▶ [Dataset content]:
◆ ◆ ◆ ◆ ◆

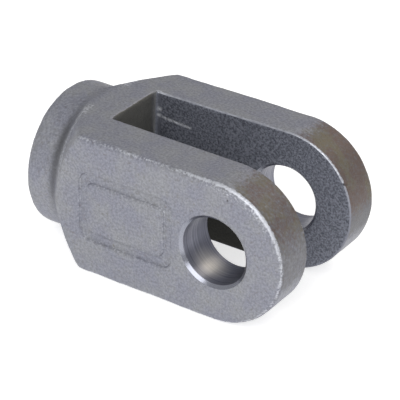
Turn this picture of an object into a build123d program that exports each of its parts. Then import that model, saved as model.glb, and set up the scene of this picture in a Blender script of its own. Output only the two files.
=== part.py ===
from build123d import *
import math
import os

# Clevis rod end: one drop forging in steel, drilled across for its pin and threaded for its rod.
# Millimetres. The origin is the middle of the pin hole: +X points out of the fork tips and -X
# along the rod, Y is the pin's axis and +Z is up. The fork lies on the narrow edges of its ears.

# --- fork ---
EAR_HEIGHT = 30.0               # over the narrow edges of an ear, whose tip is full-round
FORK_WIDTH = 35.0               # over the outer faces of both ears
EAR_EDGE_RADIUS = 1.2           # outer edges, as the die leaves them
TIP_REACH = 15.2                # from the pin's axis out to the tips

# --- slot, tapered so that the punch lets go ---
SLOT_WIDTH = 16.0               # at the pin's axis
SLOT_ROOT_WIDTH = 15.0          # at the slot's end wall
SLOT_DEPTH = 30.5               # from the pin's axis to the end wall
SLOT_CORNER_RADIUS = 1.0        # upright corners beside the end wall
SLOT_EDGE_CHAMFER = 0.25        # rim of the slot, where the burr was taken off

# --- pin hole ---
PIN_DIAMETER = 14.0             # the clevis pin that goes in
PIN_CLEARANCE = 0.1             # on the diameter
PIN_CHAMFER = 0.6               # on the panel ear's outer face and on both slot faces
PIN_LEAD_CHAMFER = 1.4          # on the plain ear's outer face, where the pin is driven in

# --- hub and shoulder ---
HUB_DIAMETER = 30.2
HUB_REACH = 46.3                # from the pin's axis to the hub's end face
HUB_EDGE_CHAMFER = 0.8          # edge round the end face, turned with it
NECK_REACH = 39.0               # from the pin's axis to where the shoulder cone meets the hub
NECK_RADIUS = 3.0               # hollow between the hub and the cone
SHOULDER_ANGLE = 46.0           # between the cone and the rod's axis
SHOULDER_CORNER_RADIUS = 5.0    # where the cone runs out over the fork's long edges
SHOULDER_EDGE_RADIUS = 1.2      # between the cone and the fork's faces

# --- rod thread M16 x 1.5, bored here to its core ---
THREAD_CORE_DIAMETER = 14.5
THREAD_MOUTH_CHAMFER = 1.0
THREAD_RUNOUT = 1.0             # how far the core drill comes through into the slot

# --- plain sunk border round a raised blank field, on one ear only ---
PANEL_LENGTH = 22.0
PANEL_HEIGHT = 15.0
PANEL_REACH = 20.4              # from the pin's axis back to the middle of the panel
PANEL_CORNER_RADIUS = 2.4
PANEL_DEPTH = 0.45
PANEL_DRAFT = 25.0              # slope of the border's walls
PANEL_BORDER = 1.7              # width of the border at its floor

# --- sizes that follow from these ---
ear_radius = EAR_HEIGHT / 2
tip_middle = TIP_REACH - ear_radius
half_width = FORK_WIDTH / 2
hub_radius = HUB_DIAMETER / 2
pin_hole_radius = (PIN_DIAMETER + PIN_CLEARANCE) / 2
core_radius = THREAD_CORE_DIAMETER / 2
cone_radius = math.hypot(ear_radius, half_width)
cone_length = (cone_radius - hub_radius) / math.tan(math.radians(SHOULDER_ANGLE))
cone_front = cone_length - NECK_REACH
slot_slope = (SLOT_WIDTH - SLOT_ROOT_WIDTH) / 2 / SLOT_DEPTH
half_root = SLOT_ROOT_WIDTH / 2
half_mouth = half_root + slot_slope * (SLOT_DEPTH + TIP_REACH)
panel_floor = half_width - PANEL_DEPTH
floor_inset = PANEL_DEPTH * math.tan(math.radians(PANEL_DRAFT))
field_inset = floor_inset + PANEL_BORDER
field_corner = PANEL_CORNER_RADIUS - PANEL_BORDER / 2

with BuildPart() as fork:
    # the bar, from the hub's end face to the round tips
    with BuildSketch(Plane.XZ):
        with BuildLine():
            Polyline(
                (tip_middle, ear_radius),
                (-HUB_REACH, ear_radius),
                (-HUB_REACH, -ear_radius),
                (tip_middle, -ear_radius),
            )
            ThreePointArc((tip_middle, -ear_radius), (TIP_REACH, 0), (tip_middle, ear_radius))
        make_face()
    extrude(amount=half_width, both=True)
    die_edges = fork.faces().filter_by(Axis.Y).edges().filter_by(Axis.Z, reverse=True)
    fillet(die_edges, EAR_EDGE_RADIUS)

    # everything behind the slot is turned: hub, hollow neck and shoulder cone
    with BuildSketch(Plane.XZ) as turned:
        with BuildLine():
            Polyline(
                (-HUB_REACH, 0),
                (-HUB_REACH, hub_radius),
                (-NECK_REACH, hub_radius),
                (cone_front, cone_radius),
                (TIP_REACH, cone_radius),
                (TIP_REACH, 0),
                close=True,
            )
        make_face()
        neck = turned.vertices().filter_by_position(Axis.Y, hub_radius, hub_radius).sort_by(Axis.X)[-1]
        fillet(neck, NECK_RADIUS)
        corner = turned.vertices().filter_by_position(Axis.Y, cone_radius, cone_radius).sort_by(Axis.X)[0]
        fillet(corner, SHOULDER_CORNER_RADIUS)
    revolve(axis=Axis.X, mode=Mode.INTERSECT)
    turned_faces = fork.faces().filter_by(GeomType.CONE) + fork.faces().filter_by(GeomType.TORUS)
    shoulder_edges = turned_faces.edges().filter_by(GeomType.CIRCLE, reverse=True)
    fillet(shoulder_edges, SHOULDER_EDGE_RADIUS)
    chamfer(fork.faces().sort_by(Axis.X)[0].edges(), HUB_EDGE_CHAMFER)

    # the slot between the ears
    with BuildSketch(Plane.XY) as slot:
        with BuildLine():
            Polyline(
                (-SLOT_DEPTH, -half_root),
                (TIP_REACH, -half_mouth),
                (TIP_REACH, half_mouth),
                (-SLOT_DEPTH, half_root),
                close=True,
            )
        make_face()
        fillet(slot.vertices().group_by(Axis.X)[0], SLOT_CORNER_RADIUS)
    extrude(amount=ear_radius, both=True, mode=Mode.SUBTRACT)
    between_ears = fork.edges().filter_by_position(Axis.Y, -half_mouth, half_mouth)
    in_slot = between_ears.filter_by_position(Axis.X, -SLOT_DEPTH, TIP_REACH)
    chamfer(in_slot.filter_by(Axis.Z, reverse=True), SLOT_EDGE_CHAMFER)

    # the pin hole through both ears
    with BuildSketch(Plane.XZ):
        Circle(pin_hole_radius)
    extrude(amount=half_width, both=True, mode=Mode.SUBTRACT)
    hole_walls = fork.faces().filter_by(GeomType.CYLINDER).filter_by(lambda wall: wall.radius == pin_hole_radius)
    hole_rims = hole_walls.edges().filter_by(Axis.Y, reverse=True).group_by(Axis.Y)
    chamfer(hole_rims[0] + hole_rims[1] + hole_rims[-2], PIN_CHAMFER)
    chamfer(hole_rims[-1], PIN_LEAD_CHAMFER)

    # the rod's bore, turned with its mouth and running out into the slot
    with BuildSketch(Plane.XZ):
        with BuildLine():
            Polyline(
                (-HUB_REACH, 0),
                (-HUB_REACH, core_radius + THREAD_MOUTH_CHAMFER),
                (-HUB_REACH + THREAD_MOUTH_CHAMFER, core_radius),
                (THREAD_RUNOUT - SLOT_DEPTH, core_radius),
                (THREAD_RUNOUT - SLOT_DEPTH, 0),
                close=True,
            )
        make_face()
    revolve(axis=Axis.X, mode=Mode.SUBTRACT)

    # the panel on the near ear: its border is sunk and the field inside stands level with the face
    with BuildSketch(Plane.XZ.offset(half_width)):
        with Locations((-PANEL_REACH, 0)):
            RectangleRounded(PANEL_LENGTH, PANEL_HEIGHT, PANEL_CORNER_RADIUS)
    extrude(amount=-PANEL_DEPTH, taper=PANEL_DRAFT, mode=Mode.SUBTRACT)
    with BuildSketch(Plane.XZ.offset(panel_floor)):
        with Locations((-PANEL_REACH, 0)):
            RectangleRounded(PANEL_LENGTH - 2 * field_inset, PANEL_HEIGHT - 2 * field_inset, field_corner)
    extrude(amount=PANEL_DEPTH, taper=PANEL_DRAFT)

fork.part.label = "clevis rod end"
os.makedirs("parts", exist_ok=True)
export_step(fork.part, "parts/clevis_rod_end.step")
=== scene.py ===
import math

import bmesh
import bpy
import numpy as np
from mathutils import Matrix, Vector, noise


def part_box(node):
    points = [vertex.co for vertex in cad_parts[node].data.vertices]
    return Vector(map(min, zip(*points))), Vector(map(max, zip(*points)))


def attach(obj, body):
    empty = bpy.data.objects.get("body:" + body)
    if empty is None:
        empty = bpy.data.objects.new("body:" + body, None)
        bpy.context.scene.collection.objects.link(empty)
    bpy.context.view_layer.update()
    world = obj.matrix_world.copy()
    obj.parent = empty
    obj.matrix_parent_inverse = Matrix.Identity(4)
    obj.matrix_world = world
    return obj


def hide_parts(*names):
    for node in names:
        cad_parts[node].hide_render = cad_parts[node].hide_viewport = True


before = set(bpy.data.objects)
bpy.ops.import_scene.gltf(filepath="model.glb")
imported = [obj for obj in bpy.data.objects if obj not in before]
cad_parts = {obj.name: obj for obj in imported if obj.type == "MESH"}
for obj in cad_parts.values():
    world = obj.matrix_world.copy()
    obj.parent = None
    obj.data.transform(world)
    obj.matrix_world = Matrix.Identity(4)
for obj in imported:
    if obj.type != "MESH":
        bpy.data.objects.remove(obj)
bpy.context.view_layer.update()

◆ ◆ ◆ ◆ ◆

▶ [Instruction]: Everything from the line that contains "# the panel" through the line that contains "cad_parts[node].hide_render = cad_parts[node].hide_viewport" is to be transcribed exactly, and nothing outside that range.

▶ [Complete output]:
    # the panel on the near ear: its border is sunk and the field inside stands level with the face
    with BuildSketch(Plane.XZ.offset(half_width)):
        with Locations((-PANEL_REACH, 0)):
            RectangleRounded(PANEL_LENGTH, PANEL_HEIGHT, PANEL_CORNER_RADIUS)
    extrude(amount=-PANEL_DEPTH, taper=PANEL_DRAFT, mode=Mode.SUBTRACT)
    with BuildSketch(Plane.XZ.offset(panel_floor)):
        with Locations((-PANEL_REACH, 0)):
            RectangleRounded(PANEL_LENGTH - 2 * field_inset, PANEL_HEIGHT - 2 * field_inset, field_corner)
    extrude(amount=PANEL_DEPTH, taper=PANEL_DRAFT)

fork.part.label = "clevis rod end"
os.makedirs("parts", exist_ok=True)
export_step(fork.part, "parts/clevis_rod_end.step")
=== scene.py ===
import math

import bmesh
import bpy
import numpy as np
from mathutils import Matrix, Vector, noise


def part_box(node):
    points = [vertex.co for vertex in cad_parts[node].data.vertices]
    return Vector(map(min, zip(*points))), Vector(map(max, zip(*points)))


def attach(obj, body):
    empty = bpy.data.objects.get("body:" + body)
    if empty is None:
        empty = bpy.data.objects.new("body:" + body, None)
        bpy.context.scene.collection.objects.link(empty)
    bpy.context.view_layer.update()
    world = obj.matrix_world.copy()
    obj.parent = empty
    obj.matrix_parent_inverse = Matrix.Identity(4)
    obj.matrix_world = world
    return obj


def hide_parts(*names):
    for node in names:
        cad_parts[node].hide_render = cad_parts[node].hide_viewport = True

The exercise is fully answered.